In sintesi non sono teorie definitive sul giudizio finale alle persone e alla società, ma soltanto domande funzionali allo sviluppo del ragionamento, tenendo sempre presente che la libertà di chiunque finisce non quando (tempo), ma dove (spazio) inizia quella altrui.
Per questo motivo il libero arbitrio funziona bene in modalità soggettiva e scricchiola in quella oggettiva/collettiva.
Questo è quel che penso, giusto o sbagliato che vi sembri.
Questo è quel che è, altrimenti non è.
Né libero arbitrio, né libertà, né niente altro.



*Libero arbitrio
da http://www.treccani.it/enciclopedia/libero-arbitrio/
Espressione usata per indicare la libertà dell'uomo, i cui atti non sono determinati da forze superiori (di tipo soprannaturale o naturale), ma derivano da sue autonome scelte.
Nata sul terreno delle discussioni teologiche cristiane, in relazione alla conciliabilità tra onnipotenza e onniscienza divina e libertà umana, è in connessione con i problemi della grazia, della predestinazione e dell’origine del male. 

S. Agostino distingue il libero a. dalla libertà perfetta, che l’uomo avrebbe perduto in seguito al peccato originale, identificandolo come quel posse non peccari per cui esso diviene essenzialmente inclinazione al bene, pur potendo volgersi al male.
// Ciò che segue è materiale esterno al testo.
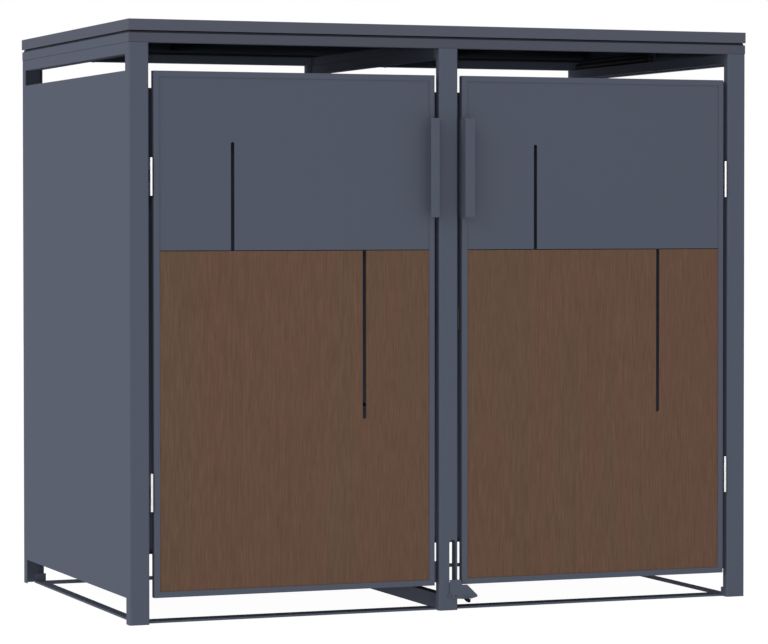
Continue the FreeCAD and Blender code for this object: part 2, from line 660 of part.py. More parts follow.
def magnet_block(side):
    body = new_body(named(side) + "_magnet")
    low, high = mirrored(side, f"{door_free} - magnet_overlap",
                         f"{door_free} + magnet_width - magnet_overlap")
    face = f"{front} + door_depth + keeper_sheet + running_gap"
    pad(body, "XY_Plane", [box_loop(low, high, face, f"{face} + magnet_depth")], *magnet_span)
    return body


def keeper_plate(side):
    body = new_body(named(side) + "_keeper_plate")
    low, high = mirrored(side, door_free, f"{door_free} + magnet_width + magnet_overlap")
    face = f"{front} + door_depth"
    pad(body, "XY_Plane", [box_loop(low, high, face, f"{face} + keeper_sheet")], *magnet_span)
    return body


# Foot bolt. A pointed plate on the front of the centre post, carried by two rivets that run in
# the post's slot and hold a backing plate inside it. The rubber pad under its nose is for the toe.
plate_face = f"({front} - running_gap - slide_plate)"
rivet_places = [(f"slide_slot_place + ({way}) * rivet_pitch / 2", "rivet_height") for way in (-1, 1)]
rivet_holes = [(*place, "rivet_radius") for place in rivet_places]


def foot_bolt_plate():
    body = new_body("foot_bolt_plate")
    left = "slide_slot_place - bolt_inset"
    top = "rivet_height + bolt_rise"
    foot = "rivet_height - bolt_foot"
    tip = f"{door_free} + bolt_nose"
    below_door = "bottom_gap - bolt_clear"
    outline = [
        (left, "rivet_height - rivet_head"), (left, top), (f"{door_free} - bolt_neck", top),
        (f"{door_free} - bolt_clear", below_door), (f"{door_free} + bolt_shoulder", below_door),
        (tip, "rivet_height - nose_drop + nose_half"), (tip, "rivet_height - nose_drop - nose_half"),
        (f"{door_free} + nose_root", foot), (door_free, foot),
    ]
    pad(body, "XZ_Plane", [outline], plate_face, f"{front} - running_gap")
    rounded(body, "slide_plate", lambda at, along: abs(along.y) > 0.9 and near(at.x, tip))
    pocket(body, "XZ_Plane", rivet_holes, f"{plate_face} - 1", front)
    return body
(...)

Nella scolastica il concetto di libero a. venne sviluppato in connessione al problema della volontà e della razionalità della scelta.
In S. Tommaso esso viene a identificarsi con la volontà e la volontà libera non può non attenersi ai dettami della ragione.
In antitesi all’intellettualismo tomistico una concezione volontaristica tende a ritrovare la libertà del volere nella totale indipendenza della volontà rispetto ai motivi dell’agire: così in G. Duns Scoto la libertà è intesa come possibilità di determinarsi ad azioni opposte, mentre in Guglielmo di Occam si accentua il carattere arbitrario della scelta, l’indifferenza rispetto a qualsiasi tipo di motivazione.